Modi on the other hand has extolled his ability to ‘identify violent people by their clothes,’ and has in the past compared refugee camps that sheltered the victims (mostly Muslims) of Godhra pogrom in 2002 as “baby-making factories.”
Similarly, India’s Home Minister, the second most powerful leader, has labelled illegal immigrants as infiltrators, termites, and promised to throw them into the Bay of Bengal.
While Trump’s policies have defended the detention camps in the US, Modi has blatantly denied its existence in India despite being under construction, with the Ministry of Home Affairs issuing a model Detention Camp Manual in 2019.
Both the leaders’ penchant for nationalism touts their foreign policy as America First and India First.
However, it will be of much interest to find the first among equals during this trip.
The intersection of saffron-supremacy & white-supremacy
Even as Trump fans white nationalism, Modi caters to Hindu-nationalism, which I have argued elsewhere as establishing ‘Saffron-Supremacy’ instead – all of them being eerily dangerous to promote in a multicultural and pluralistic society grounded on the principles of egalitarianism, secularism and inclusivity.
In many ways, polarisation of communities has fuelled White-Supremacy and Saffron-Supremacy alike, relying on stoking ungrounded fears of existential crisis, for example, immigrants will invade America, or Muslims will outnumber Hindu population in India. None of which is evidence-based but rooted in polarisation of the “other.”

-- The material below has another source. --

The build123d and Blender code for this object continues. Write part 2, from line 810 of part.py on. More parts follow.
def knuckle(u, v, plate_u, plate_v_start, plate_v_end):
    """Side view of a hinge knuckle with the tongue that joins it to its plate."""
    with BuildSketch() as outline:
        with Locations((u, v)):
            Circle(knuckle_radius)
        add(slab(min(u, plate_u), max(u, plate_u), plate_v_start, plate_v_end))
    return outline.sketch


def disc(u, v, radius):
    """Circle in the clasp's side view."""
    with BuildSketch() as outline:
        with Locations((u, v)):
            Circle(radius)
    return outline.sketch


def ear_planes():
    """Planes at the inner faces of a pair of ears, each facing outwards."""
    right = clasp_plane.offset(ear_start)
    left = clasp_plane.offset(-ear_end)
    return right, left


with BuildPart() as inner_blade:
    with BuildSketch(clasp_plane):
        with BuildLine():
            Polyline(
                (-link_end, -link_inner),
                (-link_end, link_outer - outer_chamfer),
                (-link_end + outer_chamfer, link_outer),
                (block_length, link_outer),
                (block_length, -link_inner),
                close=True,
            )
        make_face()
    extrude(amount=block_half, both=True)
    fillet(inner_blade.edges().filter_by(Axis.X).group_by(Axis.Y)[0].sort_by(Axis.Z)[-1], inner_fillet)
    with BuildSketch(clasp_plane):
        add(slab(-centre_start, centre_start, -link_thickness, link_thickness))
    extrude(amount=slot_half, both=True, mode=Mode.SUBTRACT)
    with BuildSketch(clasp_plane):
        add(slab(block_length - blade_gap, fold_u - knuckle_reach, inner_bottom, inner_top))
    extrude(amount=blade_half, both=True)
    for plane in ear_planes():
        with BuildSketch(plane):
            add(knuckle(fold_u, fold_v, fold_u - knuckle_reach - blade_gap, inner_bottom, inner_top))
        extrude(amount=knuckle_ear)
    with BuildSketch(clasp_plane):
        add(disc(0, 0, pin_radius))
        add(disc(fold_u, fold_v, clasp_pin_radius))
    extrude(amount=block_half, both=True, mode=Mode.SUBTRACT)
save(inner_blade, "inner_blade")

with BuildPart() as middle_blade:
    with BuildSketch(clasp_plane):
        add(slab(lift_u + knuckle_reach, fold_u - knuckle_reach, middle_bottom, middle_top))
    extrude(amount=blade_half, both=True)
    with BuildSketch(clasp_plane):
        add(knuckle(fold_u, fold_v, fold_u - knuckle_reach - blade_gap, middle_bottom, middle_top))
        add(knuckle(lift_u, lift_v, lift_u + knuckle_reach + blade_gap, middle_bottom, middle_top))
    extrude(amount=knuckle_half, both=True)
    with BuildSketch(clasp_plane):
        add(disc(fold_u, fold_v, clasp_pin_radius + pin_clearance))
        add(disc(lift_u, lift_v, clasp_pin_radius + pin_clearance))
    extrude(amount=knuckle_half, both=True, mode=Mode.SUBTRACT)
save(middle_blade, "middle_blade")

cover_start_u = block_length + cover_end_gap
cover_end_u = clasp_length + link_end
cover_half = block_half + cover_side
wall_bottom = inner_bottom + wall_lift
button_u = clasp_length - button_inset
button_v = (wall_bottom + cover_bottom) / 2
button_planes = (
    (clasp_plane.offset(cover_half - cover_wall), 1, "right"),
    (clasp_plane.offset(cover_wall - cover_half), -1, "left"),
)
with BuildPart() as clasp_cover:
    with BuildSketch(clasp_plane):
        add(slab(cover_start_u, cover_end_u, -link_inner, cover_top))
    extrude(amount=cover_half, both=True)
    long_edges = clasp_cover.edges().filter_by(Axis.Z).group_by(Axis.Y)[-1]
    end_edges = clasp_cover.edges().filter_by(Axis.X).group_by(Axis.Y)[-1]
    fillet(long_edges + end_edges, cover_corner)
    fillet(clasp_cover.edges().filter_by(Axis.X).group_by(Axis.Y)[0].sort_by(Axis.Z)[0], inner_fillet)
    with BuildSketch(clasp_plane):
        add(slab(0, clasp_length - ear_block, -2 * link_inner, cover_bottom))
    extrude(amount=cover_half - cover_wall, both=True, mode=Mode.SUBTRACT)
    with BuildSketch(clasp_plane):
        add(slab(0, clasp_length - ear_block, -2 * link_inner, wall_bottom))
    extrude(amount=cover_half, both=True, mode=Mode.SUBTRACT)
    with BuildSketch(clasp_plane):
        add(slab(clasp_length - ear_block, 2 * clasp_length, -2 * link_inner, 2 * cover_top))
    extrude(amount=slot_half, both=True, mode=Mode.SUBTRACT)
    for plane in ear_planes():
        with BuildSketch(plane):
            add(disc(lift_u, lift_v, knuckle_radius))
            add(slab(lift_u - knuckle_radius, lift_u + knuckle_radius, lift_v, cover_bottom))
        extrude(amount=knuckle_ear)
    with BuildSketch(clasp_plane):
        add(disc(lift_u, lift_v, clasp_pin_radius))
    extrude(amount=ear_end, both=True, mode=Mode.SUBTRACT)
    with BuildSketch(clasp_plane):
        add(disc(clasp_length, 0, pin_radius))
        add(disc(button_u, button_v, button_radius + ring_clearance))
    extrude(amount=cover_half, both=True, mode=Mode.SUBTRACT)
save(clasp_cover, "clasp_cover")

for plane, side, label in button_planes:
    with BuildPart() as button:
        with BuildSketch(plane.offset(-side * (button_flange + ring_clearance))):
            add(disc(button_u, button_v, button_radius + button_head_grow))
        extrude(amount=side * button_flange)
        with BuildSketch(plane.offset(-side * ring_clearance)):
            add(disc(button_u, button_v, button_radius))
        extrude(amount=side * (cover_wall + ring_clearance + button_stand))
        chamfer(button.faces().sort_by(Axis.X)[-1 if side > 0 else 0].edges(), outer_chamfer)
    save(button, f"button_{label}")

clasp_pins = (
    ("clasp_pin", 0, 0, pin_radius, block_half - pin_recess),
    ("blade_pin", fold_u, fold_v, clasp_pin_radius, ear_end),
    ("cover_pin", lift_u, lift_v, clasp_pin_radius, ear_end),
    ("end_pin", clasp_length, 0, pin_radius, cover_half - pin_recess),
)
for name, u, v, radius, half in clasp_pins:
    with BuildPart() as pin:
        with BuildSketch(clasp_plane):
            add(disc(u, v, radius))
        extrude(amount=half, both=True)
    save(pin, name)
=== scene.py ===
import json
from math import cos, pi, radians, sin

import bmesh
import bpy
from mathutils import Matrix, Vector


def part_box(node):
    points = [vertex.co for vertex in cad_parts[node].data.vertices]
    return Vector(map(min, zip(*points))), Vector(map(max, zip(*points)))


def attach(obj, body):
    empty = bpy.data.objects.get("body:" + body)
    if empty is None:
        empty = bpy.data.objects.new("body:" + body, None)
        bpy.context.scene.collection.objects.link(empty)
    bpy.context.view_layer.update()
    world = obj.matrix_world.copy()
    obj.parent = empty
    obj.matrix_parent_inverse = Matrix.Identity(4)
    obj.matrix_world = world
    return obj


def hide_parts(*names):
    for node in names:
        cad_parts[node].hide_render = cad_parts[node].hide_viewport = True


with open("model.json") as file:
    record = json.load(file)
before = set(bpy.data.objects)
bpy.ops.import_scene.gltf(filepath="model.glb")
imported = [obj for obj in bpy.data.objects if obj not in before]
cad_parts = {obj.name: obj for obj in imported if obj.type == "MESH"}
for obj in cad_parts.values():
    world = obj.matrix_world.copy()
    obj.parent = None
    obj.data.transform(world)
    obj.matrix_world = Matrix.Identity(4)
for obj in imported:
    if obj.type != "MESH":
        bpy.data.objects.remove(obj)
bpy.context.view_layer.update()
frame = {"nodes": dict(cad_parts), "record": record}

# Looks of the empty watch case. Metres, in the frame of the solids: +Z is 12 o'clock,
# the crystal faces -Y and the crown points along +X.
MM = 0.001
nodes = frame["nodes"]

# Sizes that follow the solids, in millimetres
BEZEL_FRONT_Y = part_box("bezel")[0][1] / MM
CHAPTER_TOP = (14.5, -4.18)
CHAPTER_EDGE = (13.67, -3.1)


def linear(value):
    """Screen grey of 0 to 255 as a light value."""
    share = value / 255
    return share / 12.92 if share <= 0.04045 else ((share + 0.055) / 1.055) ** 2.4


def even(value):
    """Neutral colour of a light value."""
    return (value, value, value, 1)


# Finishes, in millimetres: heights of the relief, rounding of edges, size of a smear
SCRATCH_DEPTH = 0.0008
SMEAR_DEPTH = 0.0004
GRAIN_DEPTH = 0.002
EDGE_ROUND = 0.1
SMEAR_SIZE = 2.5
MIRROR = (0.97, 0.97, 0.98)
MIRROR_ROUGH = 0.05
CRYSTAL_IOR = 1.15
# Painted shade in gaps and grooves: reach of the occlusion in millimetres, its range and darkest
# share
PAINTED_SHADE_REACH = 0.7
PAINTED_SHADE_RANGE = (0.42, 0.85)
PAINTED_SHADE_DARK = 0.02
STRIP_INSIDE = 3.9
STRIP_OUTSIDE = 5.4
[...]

In a post 9/11 world, hate disguised as Islamophobia has been normalized to unite the far-right. The consequences of such polarity are far-reaching and gravely similar.
Based on the FBI’s annual report, US has witnessed a rise in violent hate crimes and threats with a significant increase in violence against Latinos and transgender people, with Jews and Jewish institutions being overwhelmingly targeted of religion-based hate crimes. Much of this is attributed to the hate speech and fear-mongering coming from the right wing of the Republican Party.